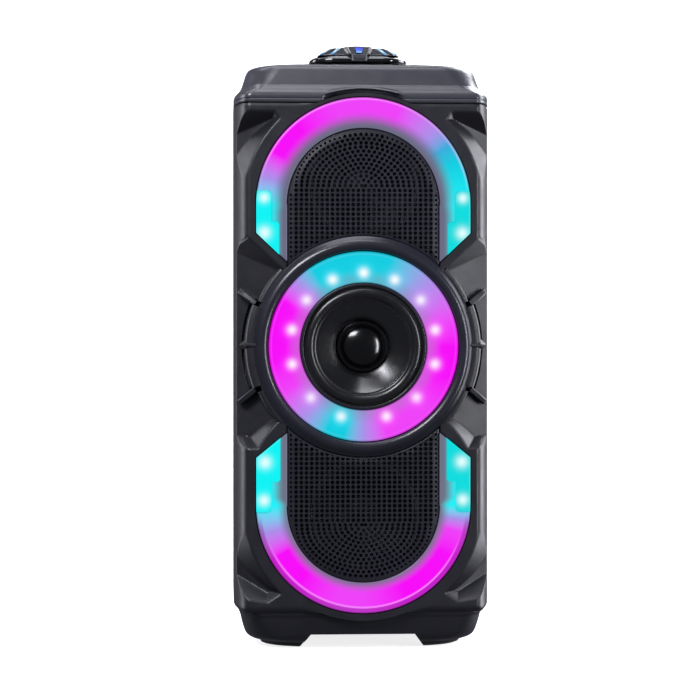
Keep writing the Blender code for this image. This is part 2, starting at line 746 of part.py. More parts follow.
def bass_port():
    shape = [
        (PORT_R - 4.0, -62.0), (PORT_R - 6.0, -62.0), (PORT_R - 6.0, -4.0), (PORT_R - 4.0, -0.4),
        (PORT_R - 1.6, 0.0), (PORT_R - 0.1, 0.0), (PORT_R - 0.1, -4.0), (PORT_R - 4.0, -5.0),
    ]
    obj = turned("bass_port", shape, "satin_black", (0, REAR, PORT_Z), 24)
    obj.matrix_world = Matrix.Translation((0, REAR * MM, PORT_Z * MM)) @ Matrix.Rotation(-math.pi / 2, 4, "X")


def grip_cup():
    low, high = GRIP_Z
    cup = part(
        "grip_cup",
        box("grip_cup", (-GRIP_X + GAP, REAR - 34, low + GAP), (GRIP_X - GAP, REAR - 0.4, high - GAP)),
        "rubber",
    )
    wall = 2.6
    cut(cup, box("grip_mouth", (-GRIP_X + wall, REAR - 31, low + wall), (GRIP_X - wall, REAR + 5, high - wall)))


def insides():
    battery = part("battery_pack", box("battery_pack", (-55, 12, 36.0), (55, 62, 92.0)), "battery")
    round_edges(battery, 4.0, 1)
    part("battery_tray", box("battery_tray", (-62, 8, 22.3), (62, 66, 35.7)), "satin_black")
    part("main_board", box("main_board", (-56, 74.0, 66.0), (56, 75.6, 150.0)), "board")


def main():
    front_shell()
    rear_shell()
    top_cap()
    base_plinth()
    foot_pads()
    window_lights()
    ring_lights()
    driver("centre", RING_Z, -REBATE_BACK + GAP + 2.2, CENTRE_FLANGE_R, "gloss_black", True)
    driver("upper_woofer", WOOFER_UP_Z, -BAFFLE_BACK - GAP, WOOFER_FLANGE_R, "satin_black", False)
    driver("lower_woofer", WOOFER_LOW_Z, -BAFFLE_BACK - GAP, WOOFER_FLANGE_R, "satin_black", False)
    console()
    indicator()
    light_strips()
    volume_knob()
    keys()
    rear_panel()
    sockets()
    power_rocker()
    bass_port()
    grip_cup()
    insides()


main()
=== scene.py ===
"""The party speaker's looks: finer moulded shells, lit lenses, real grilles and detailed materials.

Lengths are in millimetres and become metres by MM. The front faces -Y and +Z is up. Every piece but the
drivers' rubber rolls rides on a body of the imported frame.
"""

import math

import bmesh
import bpy
import numpy as np
from mathutils import Matrix, Vector, kdtree


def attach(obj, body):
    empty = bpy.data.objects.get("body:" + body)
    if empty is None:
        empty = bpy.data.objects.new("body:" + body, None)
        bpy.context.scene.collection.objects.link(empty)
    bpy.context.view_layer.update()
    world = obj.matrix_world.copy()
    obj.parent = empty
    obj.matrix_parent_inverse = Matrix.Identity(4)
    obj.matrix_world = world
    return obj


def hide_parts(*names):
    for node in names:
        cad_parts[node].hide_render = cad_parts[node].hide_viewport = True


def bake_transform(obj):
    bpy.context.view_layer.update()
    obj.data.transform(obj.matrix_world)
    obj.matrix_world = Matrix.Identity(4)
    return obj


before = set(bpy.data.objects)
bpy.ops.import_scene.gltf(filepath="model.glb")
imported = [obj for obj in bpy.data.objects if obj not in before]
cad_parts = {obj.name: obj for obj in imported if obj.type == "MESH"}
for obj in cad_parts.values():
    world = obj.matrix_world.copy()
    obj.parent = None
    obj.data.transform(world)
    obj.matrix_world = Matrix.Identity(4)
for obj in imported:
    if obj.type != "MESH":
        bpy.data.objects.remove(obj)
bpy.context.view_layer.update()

MM = 0.001

# Cabinet
HALF_W = 107.0
FRONT = -96.0
REAR = 101.0
SPLIT = -50.0
FRONT_CORNER = (14.0, 46.0)
REAR_CORNER = (30.0, 36.0)
LEDGE = 31.5
SEAM = 451.5
DECK = 486.0
GAP = 0.3

# Front layout
RING_Z = 251.0
UPPER_Z = 367.8
LOWER_Z = 119.5
FRAME_R = 98.6
FRAME_HALF = 96.6
BROW_R = 92.0
BUMP_R = 94.8
FLANGE_R = 93.2
LENS_R = 88.4
GRILLE_R = 63.0
LENS_FRONT = -97.3
BEZEL_R = 90.0
RING_OUT_R = 78.3
RING_IN_R = 52.4
LED_R = 60.6
POCKET_TOP = 445.0
POCKET_LOW = 40.0
# The channel outside the ring, from radius to radius and up to an angle, and the pits at its ends
CHANNEL_IN = (93.2, 94.0)
CHANNEL_OUT = (99.4, 100.4)
CHANNEL_END = (20.6, 21.4)
PIT_X = (86.0, 93.0)
PIT_Z = (32.0, 39.2)
GRID = 0.9

# Drivers
CONE_FRONT = -92.5
DRIVER_HOLE_R = 46.5
WOOFER_HOLE_R = 51.4
WOOFERS = {"upper": 384.0, "lower": 112.0}

# Rear
PANEL_X = 58.0
PANEL_Z = (70.0, 140.0)
PORT_Z = 330.0
PORT_R = 24.0
GRIP_X = 58.0
GRIP_Z = (392.0, 430.0)
RIBS = (168.0, 288.0)
RIB_PITCH = 9.0
SCREW_X = 69.0
SCREW_Z = (54.0, 156.0, 300.0, 438.0)

# Each window: its arc's centre, which way it faces, where its side ends, its inner tip, the heights of the
# frame's straight block beside it, and the slopes and the corner of the frame's slanting arm
UPPER = {
    "centre": UPPER_Z, "up": 1, "side": -23.4, "tip": (62.8, -47.6), "block": (342.0, 388.0),
    "arm": (0.674, -0.739, 341.0),
}
LOWER = {
    "centre": LOWER_Z, "up": -1, "side": -39.8, "tip": (62.8, -60.8), "block": (97.0, 166.5),
    "arm": (0.744, 0.668, 166.5),
}
ARM_X = 95.4

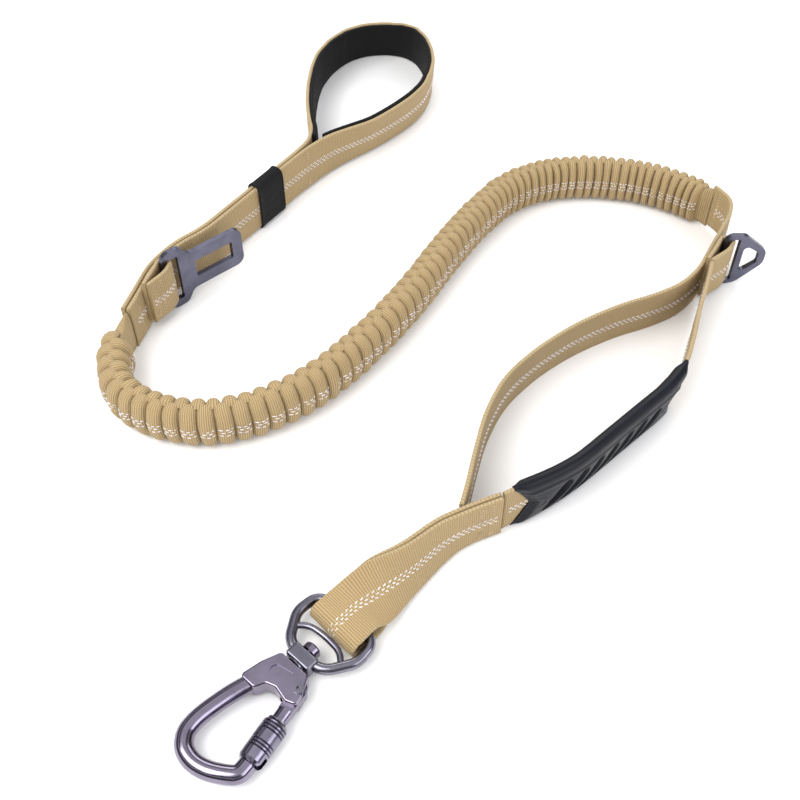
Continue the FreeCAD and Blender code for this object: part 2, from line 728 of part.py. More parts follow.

• • • • • • •

• _What to work on_
Extract the data in full. Keep it word for word.

• _Solved problem_
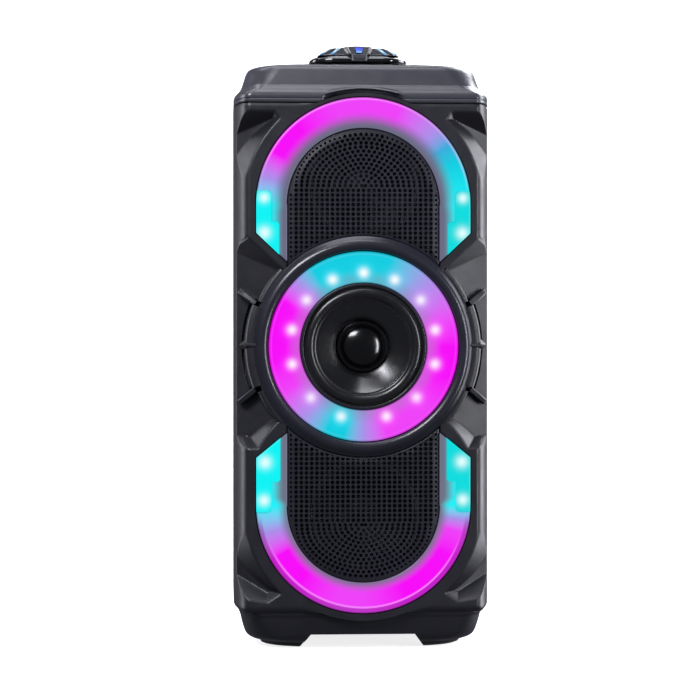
Keep writing the Blender code for this image. This is part 2, starting at line 746 of part.py. More parts follow.
def bass_port():
    shape = [
        (PORT_R - 4.0, -62.0), (PORT_R - 6.0, -62.0), (PORT_R - 6.0, -4.0), (PORT_R - 4.0, -0.4),
        (PORT_R - 1.6, 0.0), (PORT_R - 0.1, 0.0), (PORT_R - 0.1, -4.0), (PORT_R - 4.0, -5.0),
    ]
    obj = turned("bass_port", shape, "satin_black", (0, REAR, PORT_Z), 24)
    obj.matrix_world = Matrix.Translation((0, REAR * MM, PORT_Z * MM)) @ Matrix.Rotation(-math.pi / 2, 4, "X")


def grip_cup():
    low, high = GRIP_Z
    cup = part(
        "grip_cup",
        box("grip_cup", (-GRIP_X + GAP, REAR - 34, low + GAP), (GRIP_X - GAP, REAR - 0.4, high - GAP)),
        "rubber",
    )
    wall = 2.6
    cut(cup, box("grip_mouth", (-GRIP_X + wall, REAR - 31, low + wall), (GRIP_X - wall, REAR + 5, high - wall)))


def insides():
    battery = part("battery_pack", box("battery_pack", (-55, 12, 36.0), (55, 62, 92.0)), "battery")
    round_edges(battery, 4.0, 1)
    part("battery_tray", box("battery_tray", (-62, 8, 22.3), (62, 66, 35.7)), "satin_black")
    part("main_board", box("main_board", (-56, 74.0, 66.0), (56, 75.6, 150.0)), "board")


def main():
    front_shell()
    rear_shell()
    top_cap()
    base_plinth()
    foot_pads()
    window_lights()
    ring_lights()
    driver("centre", RING_Z, -REBATE_BACK + GAP + 2.2, CENTRE_FLANGE_R, "gloss_black", True)
    driver("upper_woofer", WOOFER_UP_Z, -BAFFLE_BACK - GAP, WOOFER_FLANGE_R, "satin_black", False)
    driver("lower_woofer", WOOFER_LOW_Z, -BAFFLE_BACK - GAP, WOOFER_FLANGE_R, "satin_black", False)
    console()
    indicator()
    light_strips()
    volume_knob()
    keys()
    rear_panel()
    sockets()
    power_rocker()
    bass_port()
    grip_cup()
    insides()


main()
=== scene.py ===
"""The party speaker's looks: finer moulded shells, lit lenses, real grilles and detailed materials.

Lengths are in millimetres and become metres by MM. The front faces -Y and +Z is up. Every piece but the
drivers' rubber rolls rides on a body of the imported frame.
"""

import math

import bmesh
import bpy
import numpy as np
from mathutils import Matrix, Vector, kdtree


def attach(obj, body):
    empty = bpy.data.objects.get("body:" + body)
    if empty is None:
        empty = bpy.data.objects.new("body:" + body, None)
        bpy.context.scene.collection.objects.link(empty)
    bpy.context.view_layer.update()
    world = obj.matrix_world.copy()
    obj.parent = empty
    obj.matrix_parent_inverse = Matrix.Identity(4)
    obj.matrix_world = world
    return obj


def hide_parts(*names):
    for node in names:
        cad_parts[node].hide_render = cad_parts[node].hide_viewport = True


def bake_transform(obj):
    bpy.context.view_layer.update()
    obj.data.transform(obj.matrix_world)
    obj.matrix_world = Matrix.Identity(4)
    return obj


before = set(bpy.data.objects)
bpy.ops.import_scene.gltf(filepath="model.glb")
imported = [obj for obj in bpy.data.objects if obj not in before]
cad_parts = {obj.name: obj for obj in imported if obj.type == "MESH"}
for obj in cad_parts.values():
    world = obj.matrix_world.copy()
    obj.parent = None
    obj.data.transform(world)
    obj.matrix_world = Matrix.Identity(4)
for obj in imported:
    if obj.type != "MESH":
        bpy.data.objects.remove(obj)
bpy.context.view_layer.update()

MM = 0.001

# Cabinet
HALF_W = 107.0
FRONT = -96.0
REAR = 101.0
SPLIT = -50.0
FRONT_CORNER = (14.0, 46.0)
REAR_CORNER = (30.0, 36.0)
LEDGE = 31.5
SEAM = 451.5
DECK = 486.0
GAP = 0.3

# Front layout
RING_Z = 251.0
UPPER_Z = 367.8
LOWER_Z = 119.5
FRAME_R = 98.6
FRAME_HALF = 96.6
BROW_R = 92.0
BUMP_R = 94.8
FLANGE_R = 93.2
LENS_R = 88.4
GRILLE_R = 63.0
LENS_FRONT = -97.3
BEZEL_R = 90.0
RING_OUT_R = 78.3
RING_IN_R = 52.4
LED_R = 60.6
POCKET_TOP = 445.0
POCKET_LOW = 40.0
# The channel outside the ring, from radius to radius and up to an angle, and the pits at its ends
CHANNEL_IN = (93.2, 94.0)
CHANNEL_OUT = (99.4, 100.4)
CHANNEL_END = (20.6, 21.4)
PIT_X = (86.0, 93.0)
PIT_Z = (32.0, 39.2)
GRID = 0.9

# Drivers
CONE_FRONT = -92.5
DRIVER_HOLE_R = 46.5
WOOFER_HOLE_R = 51.4
WOOFERS = {"upper": 384.0, "lower": 112.0}

# Rear
PANEL_X = 58.0
PANEL_Z = (70.0, 140.0)
PORT_Z = 330.0
PORT_R = 24.0
GRIP_X = 58.0
GRIP_Z = (392.0, 430.0)
RIBS = (168.0, 288.0)
RIB_PITCH = 9.0
SCREW_X = 69.0
SCREW_Z = (54.0, 156.0, 300.0, 438.0)

# Each window: its arc's centre, which way it faces, where its side ends, its inner tip, the heights of the
# frame's straight block beside it, and the slopes and the corner of the frame's slanting arm
UPPER = {
    "centre": UPPER_Z, "up": 1, "side": -23.4, "tip": (62.8, -47.6), "block": (342.0, 388.0),
    "arm": (0.674, -0.739, 341.0),
}
LOWER = {
    "centre": LOWER_Z, "up": -1, "side": -39.8, "tip": (62.8, -60.8), "block": (97.0, 166.5),
    "arm": (0.744, 0.668, 166.5),
}
ARM_X = 95.4

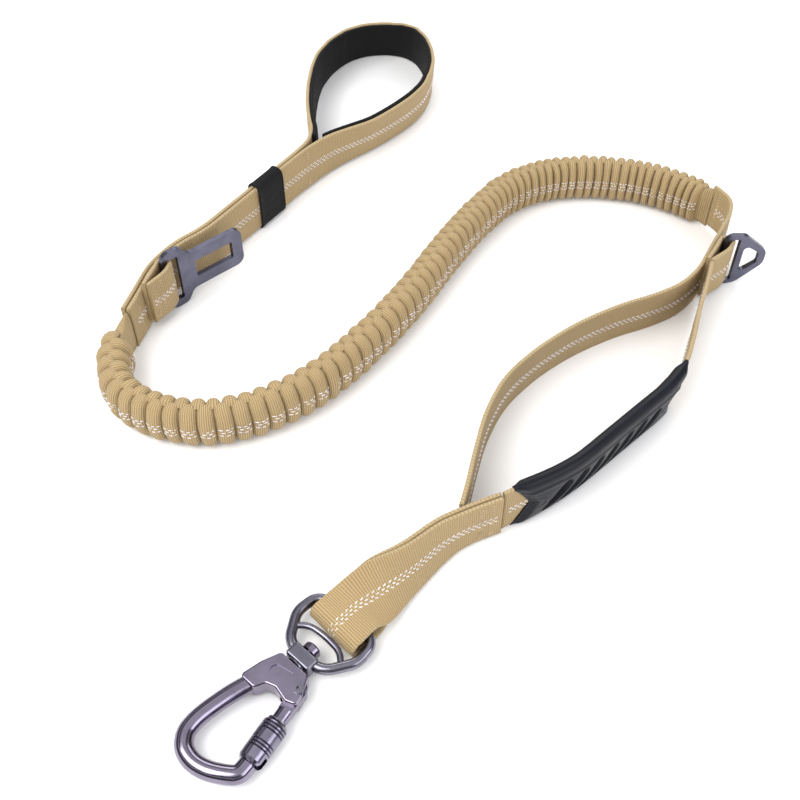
Continue the FreeCAD and Blender code for this object: part 2, from line 728 of part.py. More parts follow.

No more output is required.